Implications on India:
- It is interesting to note that in Kuwait the size of the expatriate population is about 3 million, of which the Indian community constitutes about 45 million, the largest expatriate community in the country.
- This is almost half of the expatriate population in Kuwait.
- If the Expat Bill becomes the law, India too will be severely affected as this may force about 8, 00,000 Indians to leave Kuwait.
- In accordance with this Bill, Indians should not exceed 15% of the total population in Kuwait.
- Consequently, it would substantially reduce the number of remittances flowing into India. Kuwait is considered to be one of the major sources of remittances for India.
- It is found that India received nearly $4.8 billion from Kuwait as remittances in 2018. This is quite a huge amount that came from Kuwait.
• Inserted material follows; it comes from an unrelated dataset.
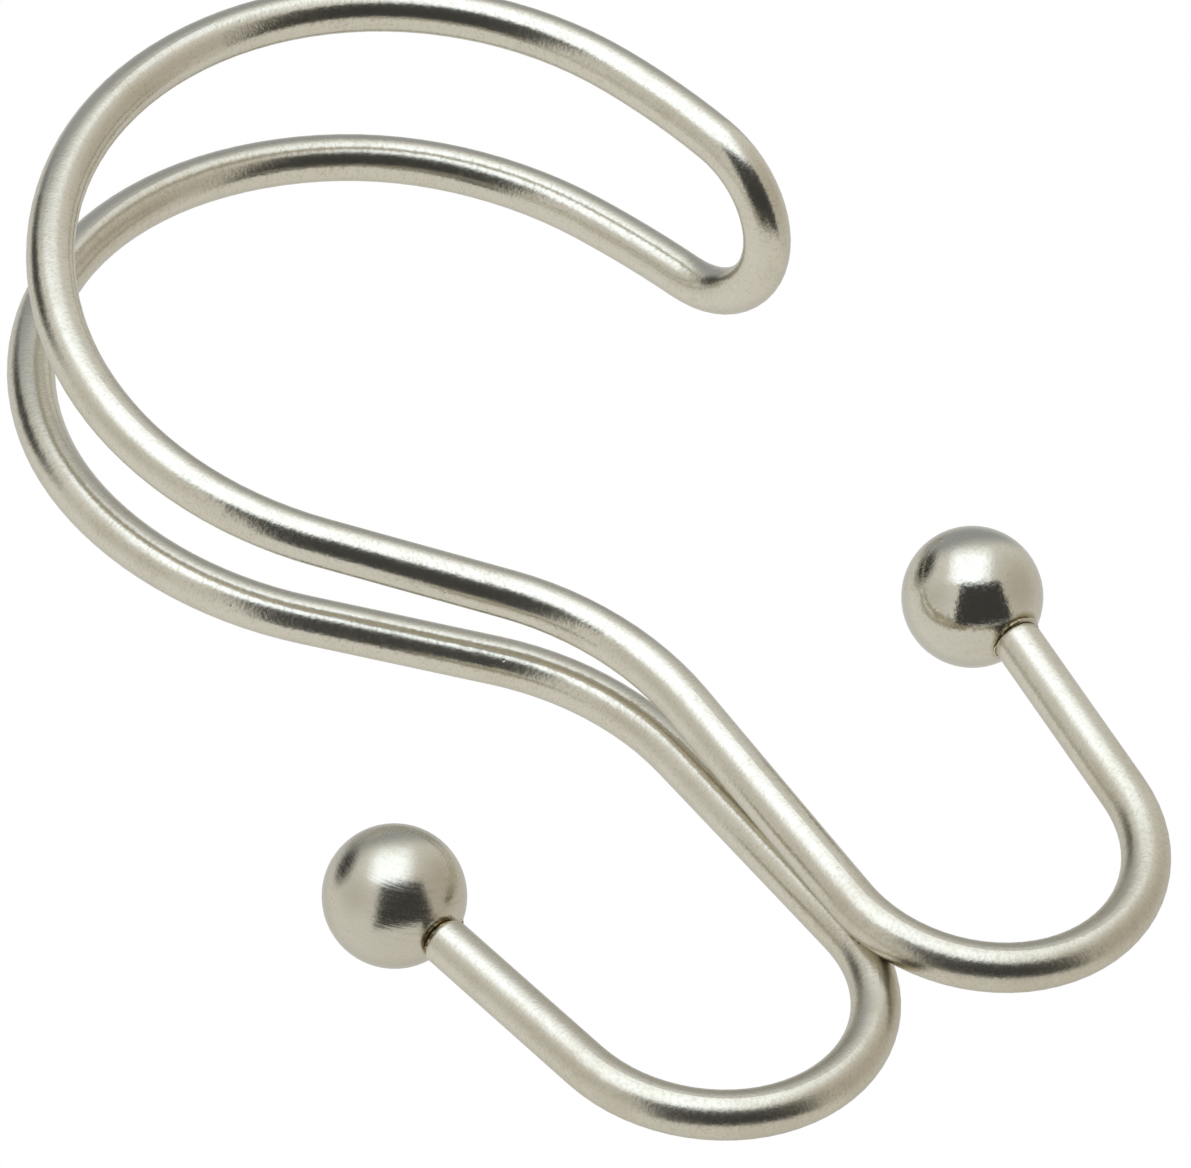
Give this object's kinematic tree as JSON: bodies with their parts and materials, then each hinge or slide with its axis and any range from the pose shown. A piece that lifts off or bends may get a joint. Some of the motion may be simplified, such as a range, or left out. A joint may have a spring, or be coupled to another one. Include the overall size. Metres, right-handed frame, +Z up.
{
  "type": "shower curtain hook",
  "caption": "Double shower curtain hook: hairpin of round wire with an open rod bend, a front hook and a rear hook, each ending in a ball.",
  "frame": {"origin": "centre of the main rod bend, midway between the two legs; the part is shown as it hangs", "axes": "+Z up, with the shank straight down; Y along the curtain rod; +X to the front, where the rod bend opens and the front hook turns up. The leg with the front hook is on the -Y side"},
  "size_m": [0.0526, 0.015, 0.0825],
  "materials": {
    "wire_metal": "satin nickel plate on drawn steel wire",
    "ball_metal": "satin nickel plate with fine turned lines"
  },
  "bodies": {
    "root": {"hook_wire": "wire_metal", "front_ball": "ball_metal", "rear_ball": "ball_metal"}
  },
  "joints": []
}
- It is also reported by the Indian embassy in Kuwait that there are about 28,000 Indians working for the Kuwaiti Government in various jobs like nurses, engineers in national oil companies and a few as scientists.
- It is important to note that the majority of Indians (5.23 lakh) are employed in private In addition, there are about 1.16 lakh dependents.
- Out of these, there are about 60,000 Indian students studying in 23 Indian schools in the country. Private sectors have to consider their own economic wisdom while deciding the employees.
- This kind of localization policy has been brought by many Gulf States but has never been successful in reducing the size of expatriate workers in the GCC countries.
Way Forward
- The presence of Indian workers is not going to be affected in the Gulf countries especially in Kuwait in the long term.
- However, Indian workers are to be returned to India due to the present global crisis created by Covid-19 Pandemic.
- India should be ready to bring back them and use their skills for national development in our country.
- Again, there will an opportunity soon after the crisis gets over.
- India must use our human resource by providing appropriate skills and training that could meet the requirement of the labour market in India and abroad in the coming days.
Back to Basics
- The six countries that make up the Gulf Cooperation Council are Saudi Arabia, the United Arab Emirates (UAE), Bahrain, Kuwait, Oman and Qatar.
- They host the majority of the estimated 23 million migrant workers living in the Arab states, most under the kafala system that binds them to the employer as reported by Amnesty International.
- The Gulf Cooperation Council (GCC) countries are in fact emerging as one of the major sources of the destination of millions of immigrants especially from the South Asian countries such as India, Bangladesh, Sri Lanka, and Pakistan and now Nepal.
- The six GCC countries together constitutes over more than 52 per cent of the non-nationals in their population.
- The six GCC states host almost 30 per cent Indian community of the total expatriate in the region.